• [GIVEN INSTRUCTION] Quote the listing below word for word, stopping after the line that contains "self.count += len(self.points[-1])".

• [DATA EXCERPT]
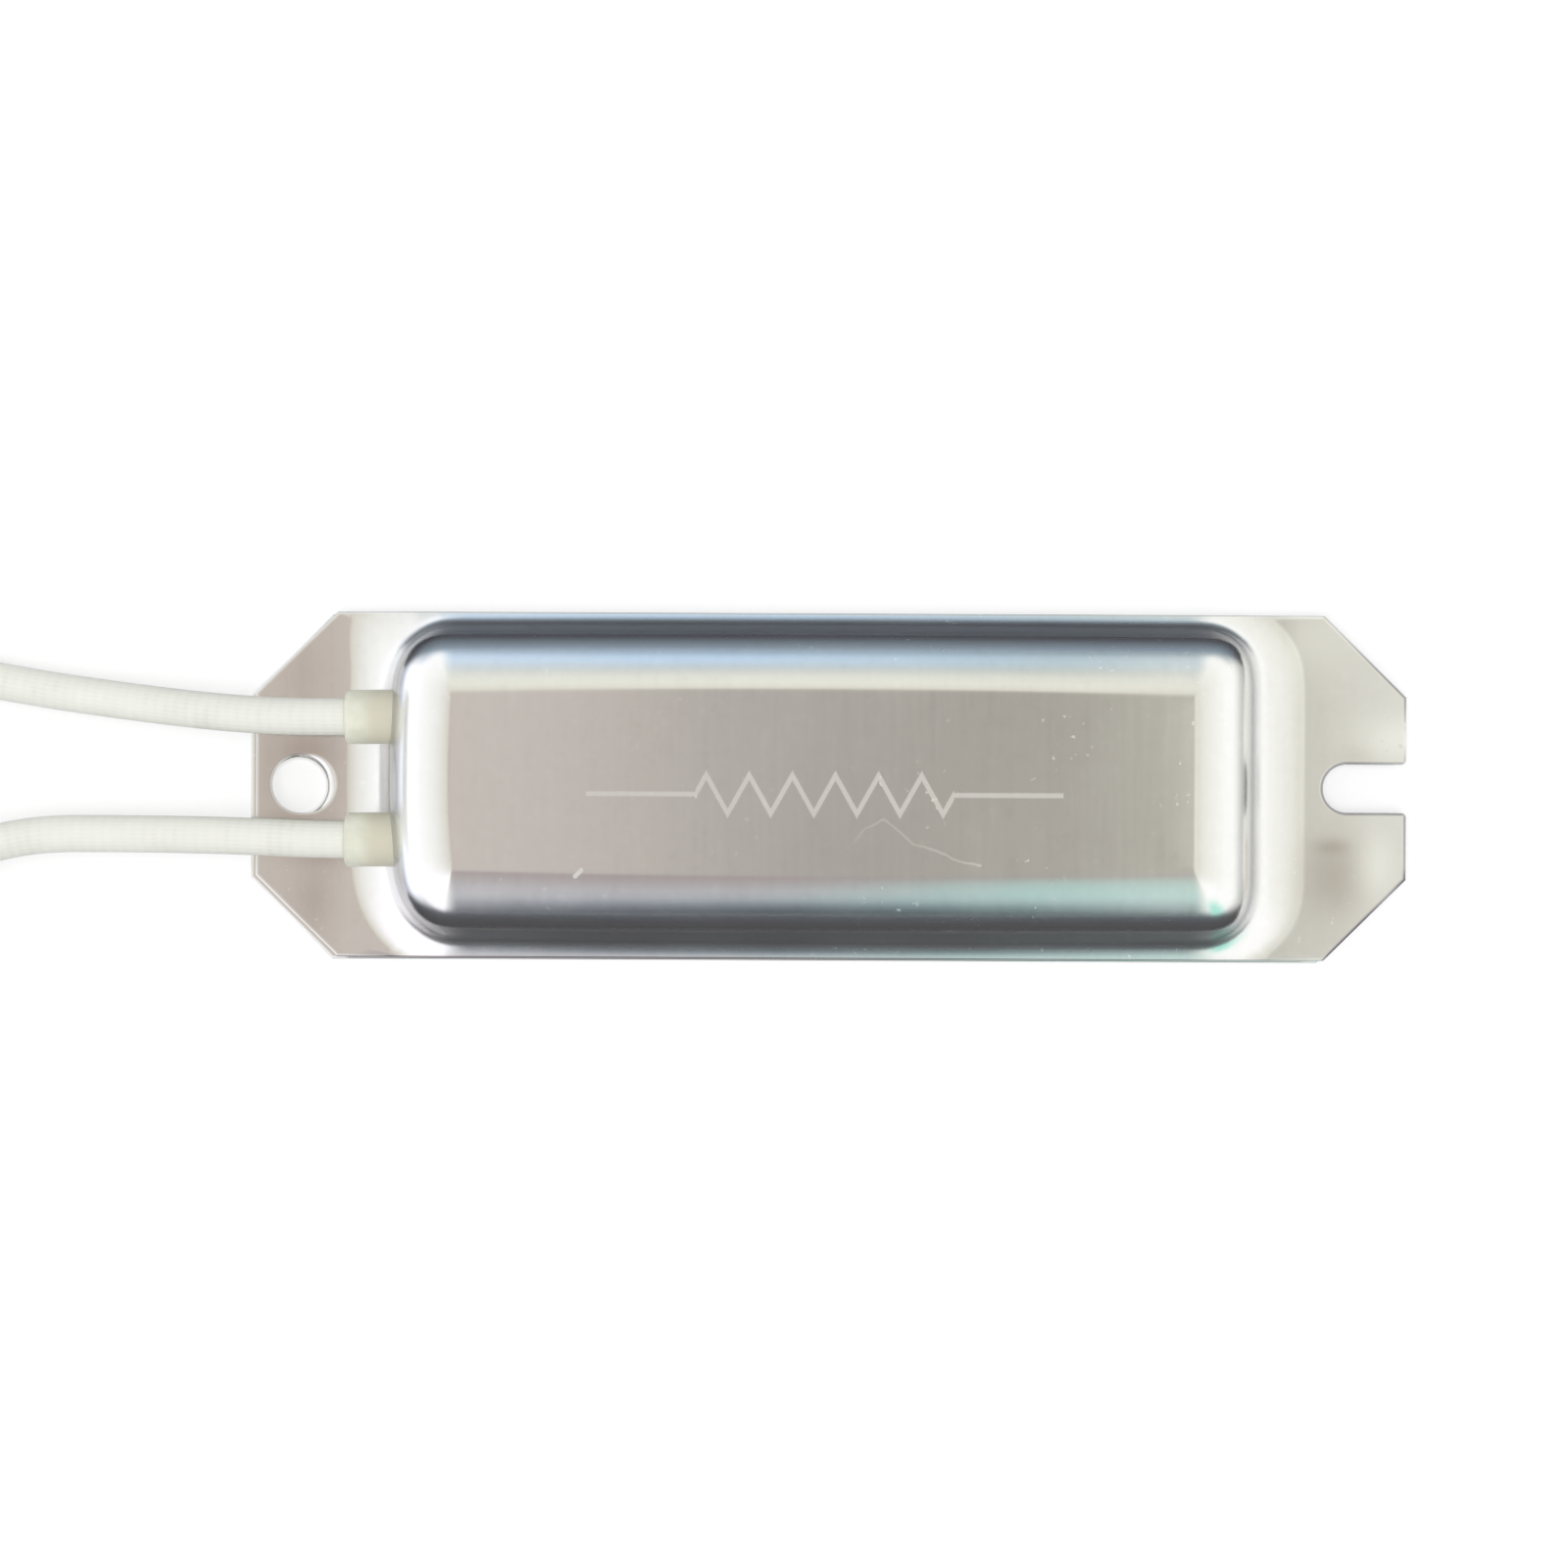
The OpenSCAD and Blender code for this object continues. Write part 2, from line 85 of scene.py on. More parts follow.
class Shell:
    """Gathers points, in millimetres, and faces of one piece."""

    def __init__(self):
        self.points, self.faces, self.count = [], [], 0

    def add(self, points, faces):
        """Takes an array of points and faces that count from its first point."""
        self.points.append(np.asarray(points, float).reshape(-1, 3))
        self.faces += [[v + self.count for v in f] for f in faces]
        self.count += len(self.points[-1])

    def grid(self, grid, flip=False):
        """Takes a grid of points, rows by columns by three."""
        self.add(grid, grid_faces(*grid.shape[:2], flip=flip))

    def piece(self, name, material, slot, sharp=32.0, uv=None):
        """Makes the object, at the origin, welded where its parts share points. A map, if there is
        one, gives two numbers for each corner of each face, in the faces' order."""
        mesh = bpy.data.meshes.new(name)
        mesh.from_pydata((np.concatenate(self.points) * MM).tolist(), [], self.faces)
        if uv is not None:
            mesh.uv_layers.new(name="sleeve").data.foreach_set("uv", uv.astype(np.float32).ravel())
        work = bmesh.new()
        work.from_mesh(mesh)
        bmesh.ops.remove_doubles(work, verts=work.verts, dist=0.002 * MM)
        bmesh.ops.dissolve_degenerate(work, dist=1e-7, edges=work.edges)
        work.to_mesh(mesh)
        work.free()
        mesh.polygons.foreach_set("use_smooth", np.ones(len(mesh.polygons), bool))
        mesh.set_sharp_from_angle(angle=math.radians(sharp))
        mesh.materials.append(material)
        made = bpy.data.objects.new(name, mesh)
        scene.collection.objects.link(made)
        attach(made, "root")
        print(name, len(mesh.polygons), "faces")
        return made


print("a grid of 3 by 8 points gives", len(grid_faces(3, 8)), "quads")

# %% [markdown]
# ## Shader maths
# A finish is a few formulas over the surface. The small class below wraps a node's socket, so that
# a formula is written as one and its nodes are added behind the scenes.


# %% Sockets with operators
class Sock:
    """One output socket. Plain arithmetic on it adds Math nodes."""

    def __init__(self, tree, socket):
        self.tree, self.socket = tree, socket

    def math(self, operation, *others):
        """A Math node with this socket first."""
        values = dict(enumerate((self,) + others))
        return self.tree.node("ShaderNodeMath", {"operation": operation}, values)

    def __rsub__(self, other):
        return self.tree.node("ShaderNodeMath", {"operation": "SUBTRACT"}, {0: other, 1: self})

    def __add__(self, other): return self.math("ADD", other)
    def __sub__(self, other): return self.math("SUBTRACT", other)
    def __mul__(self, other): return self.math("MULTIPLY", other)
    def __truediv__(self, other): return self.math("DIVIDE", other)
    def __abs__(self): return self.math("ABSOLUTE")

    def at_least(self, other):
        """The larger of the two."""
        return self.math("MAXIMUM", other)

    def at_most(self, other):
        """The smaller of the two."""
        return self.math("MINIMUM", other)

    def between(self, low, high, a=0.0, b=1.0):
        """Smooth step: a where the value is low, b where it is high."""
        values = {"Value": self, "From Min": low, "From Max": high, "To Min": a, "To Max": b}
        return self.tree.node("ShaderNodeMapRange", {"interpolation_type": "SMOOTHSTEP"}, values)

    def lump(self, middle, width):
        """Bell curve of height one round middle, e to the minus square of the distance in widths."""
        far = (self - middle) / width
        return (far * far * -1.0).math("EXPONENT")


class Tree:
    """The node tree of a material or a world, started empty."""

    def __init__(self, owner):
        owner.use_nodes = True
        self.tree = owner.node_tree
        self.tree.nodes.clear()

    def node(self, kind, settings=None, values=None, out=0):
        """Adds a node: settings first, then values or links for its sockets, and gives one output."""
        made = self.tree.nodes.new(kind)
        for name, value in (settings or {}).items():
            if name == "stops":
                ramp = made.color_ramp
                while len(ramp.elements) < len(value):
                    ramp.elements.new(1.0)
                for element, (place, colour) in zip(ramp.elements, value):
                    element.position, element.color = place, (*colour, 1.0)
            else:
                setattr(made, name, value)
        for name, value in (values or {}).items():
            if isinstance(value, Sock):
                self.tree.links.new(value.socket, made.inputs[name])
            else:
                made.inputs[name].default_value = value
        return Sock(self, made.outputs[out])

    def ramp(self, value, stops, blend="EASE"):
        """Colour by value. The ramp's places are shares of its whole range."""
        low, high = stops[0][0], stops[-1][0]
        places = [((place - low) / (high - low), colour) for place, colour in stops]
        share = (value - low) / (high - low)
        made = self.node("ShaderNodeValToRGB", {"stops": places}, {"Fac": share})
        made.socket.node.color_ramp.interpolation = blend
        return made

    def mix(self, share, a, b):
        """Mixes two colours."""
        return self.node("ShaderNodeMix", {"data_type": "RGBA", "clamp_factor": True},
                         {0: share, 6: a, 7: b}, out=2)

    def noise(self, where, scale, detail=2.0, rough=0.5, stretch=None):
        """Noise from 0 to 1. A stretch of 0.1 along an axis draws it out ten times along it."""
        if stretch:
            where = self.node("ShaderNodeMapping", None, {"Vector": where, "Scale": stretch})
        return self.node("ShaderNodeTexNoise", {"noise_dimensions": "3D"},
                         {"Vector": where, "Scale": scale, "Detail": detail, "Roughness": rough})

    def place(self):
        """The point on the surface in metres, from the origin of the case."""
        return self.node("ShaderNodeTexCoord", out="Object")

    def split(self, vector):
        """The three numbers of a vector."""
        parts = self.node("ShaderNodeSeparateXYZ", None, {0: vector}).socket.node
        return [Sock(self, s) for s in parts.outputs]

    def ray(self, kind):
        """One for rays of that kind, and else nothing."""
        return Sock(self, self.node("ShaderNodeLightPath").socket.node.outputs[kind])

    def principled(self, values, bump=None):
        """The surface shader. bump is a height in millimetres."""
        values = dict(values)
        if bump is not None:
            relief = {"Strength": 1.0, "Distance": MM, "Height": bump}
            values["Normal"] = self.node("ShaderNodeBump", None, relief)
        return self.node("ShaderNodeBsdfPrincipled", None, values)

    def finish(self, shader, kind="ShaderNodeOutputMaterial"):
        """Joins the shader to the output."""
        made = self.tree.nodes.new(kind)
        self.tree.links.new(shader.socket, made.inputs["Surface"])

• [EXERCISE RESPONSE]
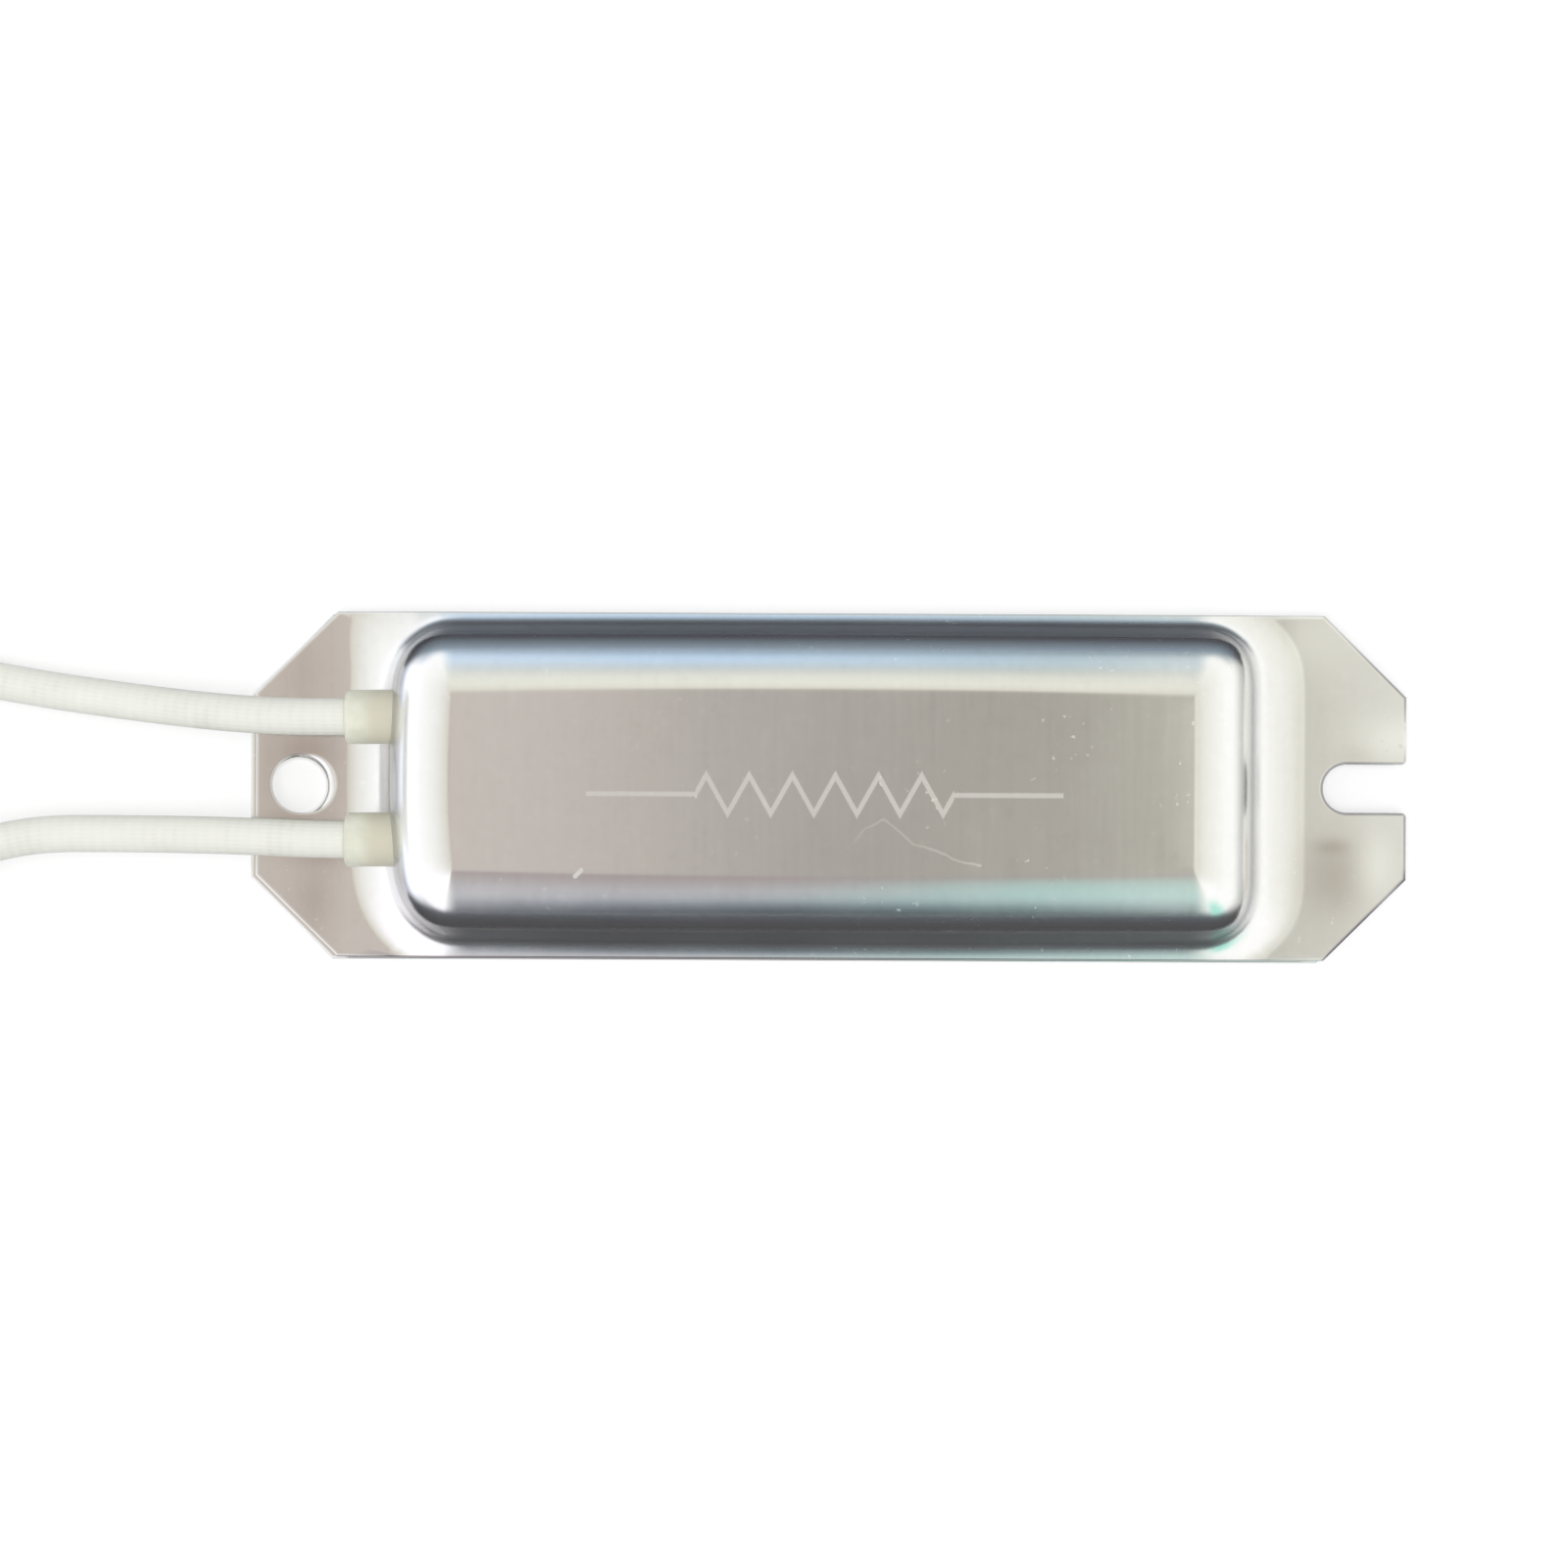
The OpenSCAD and Blender code for this object continues. Write part 2, from line 85 of scene.py on. More parts follow.
class Shell:
    """Gathers points, in millimetres, and faces of one piece."""

    def __init__(self):
        self.points, self.faces, self.count = [], [], 0

    def add(self, points, faces):
        """Takes an array of points and faces that count from its first point."""
        self.points.append(np.asarray(points, float).reshape(-1, 3))
        self.faces += [[v + self.count for v in f] for f in faces]
        self.count += len(self.points[-1])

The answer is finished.